Top-stitch needles - These needles are for use with the thick top stitch thread that is commonly used on denim projects. The eye of these needles is bigger is angled in a way that means there is less resistance as the thick thread passes through. It will give you nice even tension and definition to the stitches. They come as a mixed pack so you can alter the size depending on the thickness of fabric you are using it on.

Microtex needles - These needles are also sometimes known as sharps needles as they are extra sharp and have a very fine, slim tip. The are good for fabrics that are very densely woven such as some silks, foils or artificial leather.

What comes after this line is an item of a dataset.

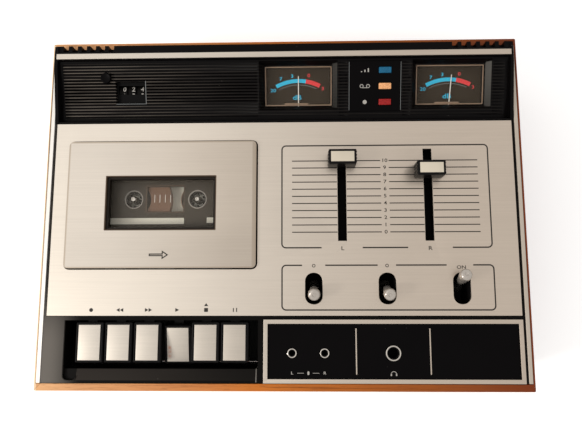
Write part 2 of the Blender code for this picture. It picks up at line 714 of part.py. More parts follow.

Leather needles  - These needles are shaped in a way that they cut the leather as the pass through it and as the name applies they are best suited to stitching leather. Again they come in a variety of sizes that can be matched to the thickness of your leather.

Stretch needles - These needles are for very stretchy fabric that have a high % content of spandex. They have a ball point tip which pushes through the fabric rather than piercing it, which reduces the chances of holes forming in the seams. The eye of the needle is also slightly higher than regular needles so it means that the loop created when the stitch is being formed is a little bigger. This allows the seam to stretch more with the fabric and reduces the chance of the seam popping open. I have also found them useful when top stitching through lots of layers of a thick woollen fabric when making a coat. I kept getting skipped stitches and the stretch needle helped to stop that.

Jersey needles - These needles have a ball point and also push through the fabric rather than piercing it, reducing the chance of a hole forming in the seam. They are suitable for stretchy, jersey fabric that you would use for tops, t-shirts, dresses and jumpers. They come in a mixed pack of sizes so the size 70 would be good for really lightweight viscose jersey that is fine and floppy. The size 80 would be good for more medium weight jersey like cotton or ponte roma or lighter weight sweatshirting. The size 90 would be good for much thicker sweatshirt fabric or when you are sewing though lots of layers of fabric.